= SUPPLIED RECORDS =
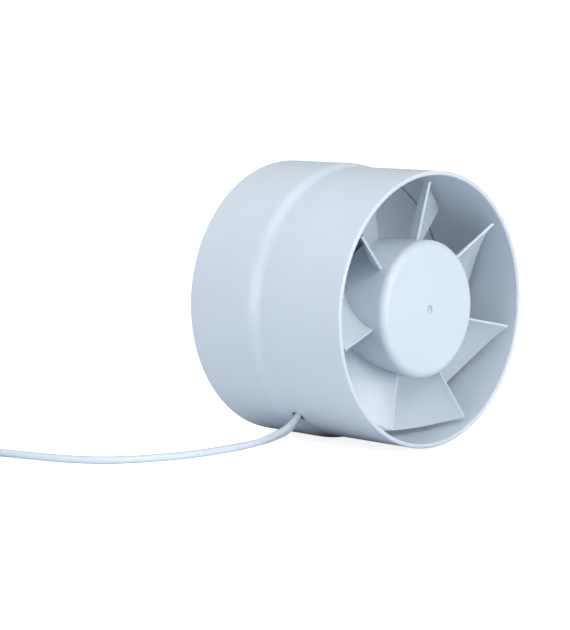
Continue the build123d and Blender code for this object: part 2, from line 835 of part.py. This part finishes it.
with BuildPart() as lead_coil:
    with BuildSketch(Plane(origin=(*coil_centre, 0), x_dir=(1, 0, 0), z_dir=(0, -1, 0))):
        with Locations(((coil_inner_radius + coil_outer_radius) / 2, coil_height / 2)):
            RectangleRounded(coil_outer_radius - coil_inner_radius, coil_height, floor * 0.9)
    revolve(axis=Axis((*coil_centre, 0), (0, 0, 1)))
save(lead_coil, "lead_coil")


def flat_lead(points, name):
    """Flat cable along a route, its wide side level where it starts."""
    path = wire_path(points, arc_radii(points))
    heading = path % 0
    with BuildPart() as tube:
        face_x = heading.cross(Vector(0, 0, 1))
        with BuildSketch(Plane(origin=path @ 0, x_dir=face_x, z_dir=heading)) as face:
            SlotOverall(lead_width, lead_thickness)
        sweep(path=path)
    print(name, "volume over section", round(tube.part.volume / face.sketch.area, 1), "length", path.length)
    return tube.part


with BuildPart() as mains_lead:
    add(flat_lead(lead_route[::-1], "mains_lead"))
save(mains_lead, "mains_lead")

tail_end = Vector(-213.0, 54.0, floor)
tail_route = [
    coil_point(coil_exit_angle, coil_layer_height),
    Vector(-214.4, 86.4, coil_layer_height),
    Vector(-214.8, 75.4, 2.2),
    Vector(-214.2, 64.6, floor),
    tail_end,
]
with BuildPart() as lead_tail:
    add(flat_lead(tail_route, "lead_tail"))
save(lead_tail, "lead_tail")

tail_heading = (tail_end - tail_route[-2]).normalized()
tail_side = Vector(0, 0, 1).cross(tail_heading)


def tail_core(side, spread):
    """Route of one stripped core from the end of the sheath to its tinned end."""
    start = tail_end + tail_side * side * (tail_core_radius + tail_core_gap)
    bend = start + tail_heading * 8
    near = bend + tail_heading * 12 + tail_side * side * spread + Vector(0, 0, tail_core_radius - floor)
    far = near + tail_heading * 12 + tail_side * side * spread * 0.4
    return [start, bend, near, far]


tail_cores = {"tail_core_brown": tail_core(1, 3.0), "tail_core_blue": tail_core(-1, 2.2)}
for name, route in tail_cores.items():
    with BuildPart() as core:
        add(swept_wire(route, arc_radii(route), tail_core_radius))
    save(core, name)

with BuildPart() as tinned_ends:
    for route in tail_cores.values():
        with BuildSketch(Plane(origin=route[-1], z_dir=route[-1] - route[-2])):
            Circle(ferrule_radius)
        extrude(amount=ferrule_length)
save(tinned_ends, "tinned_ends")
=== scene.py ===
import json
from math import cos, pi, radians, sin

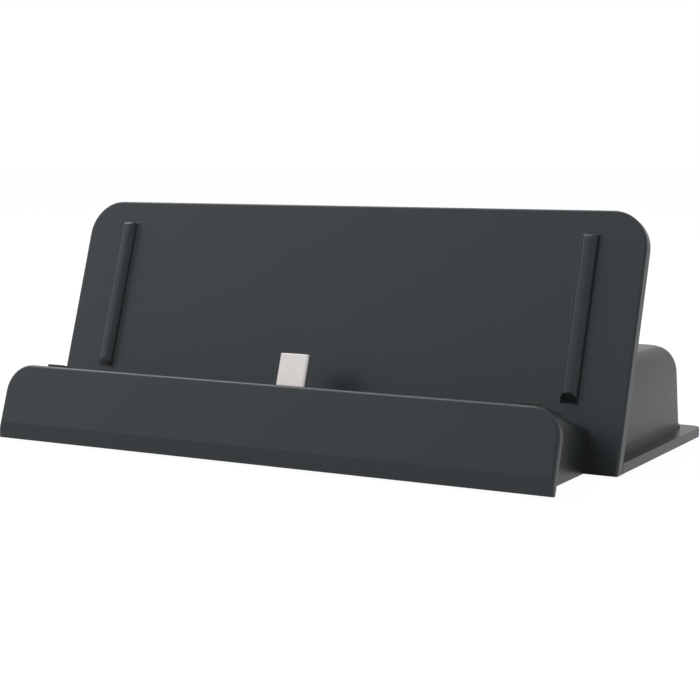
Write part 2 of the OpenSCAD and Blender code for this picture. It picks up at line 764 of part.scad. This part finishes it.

= EXERCISE DESCRIPTION =
Exactly repeat the lines from the line that contains "tail_heading = (tail_end" to the end of the entries, both included, and leave out all other lines.

= RESULT OF THIS TASK =
tail_heading = (tail_end - tail_route[-2]).normalized()
tail_side = Vector(0, 0, 1).cross(tail_heading)


def tail_core(side, spread):
    """Route of one stripped core from the end of the sheath to its tinned end."""
    start = tail_end + tail_side * side * (tail_core_radius + tail_core_gap)
    bend = start + tail_heading * 8
    near = bend + tail_heading * 12 + tail_side * side * spread + Vector(0, 0, tail_core_radius - floor)
    far = near + tail_heading * 12 + tail_side * side * spread * 0.4
    return [start, bend, near, far]


tail_cores = {"tail_core_brown": tail_core(1, 3.0), "tail_core_blue": tail_core(-1, 2.2)}
for name, route in tail_cores.items():
    with BuildPart() as core:
        add(swept_wire(route, arc_radii(route), tail_core_radius))
    save(core, name)

with BuildPart() as tinned_ends:
    for route in tail_cores.values():
        with BuildSketch(Plane(origin=route[-1], z_dir=route[-1] - route[-2])):
            Circle(ferrule_radius)
        extrude(amount=ferrule_length)
save(tinned_ends, "tinned_ends")
=== scene.py ===
import json
from math import cos, pi, radians, sin

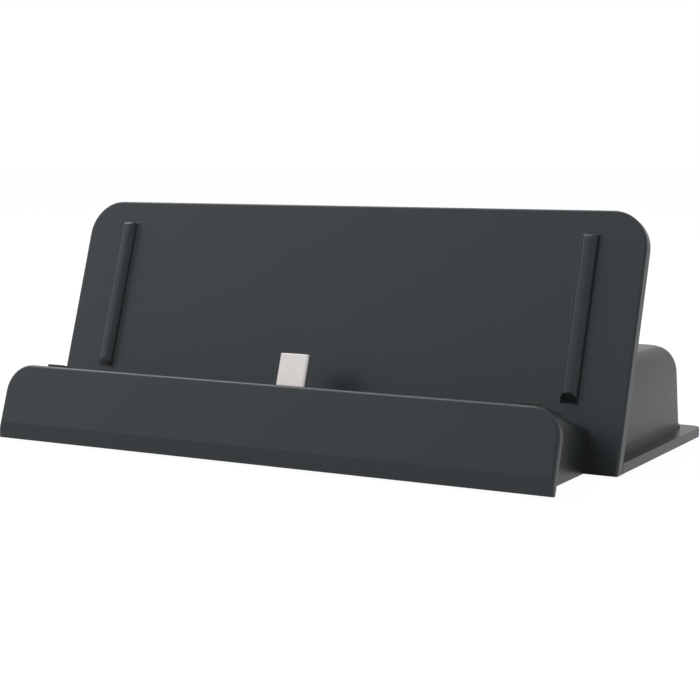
Write part 2 of the OpenSCAD and Blender code for this picture. It picks up at line 764 of part.scad. This part finishes it.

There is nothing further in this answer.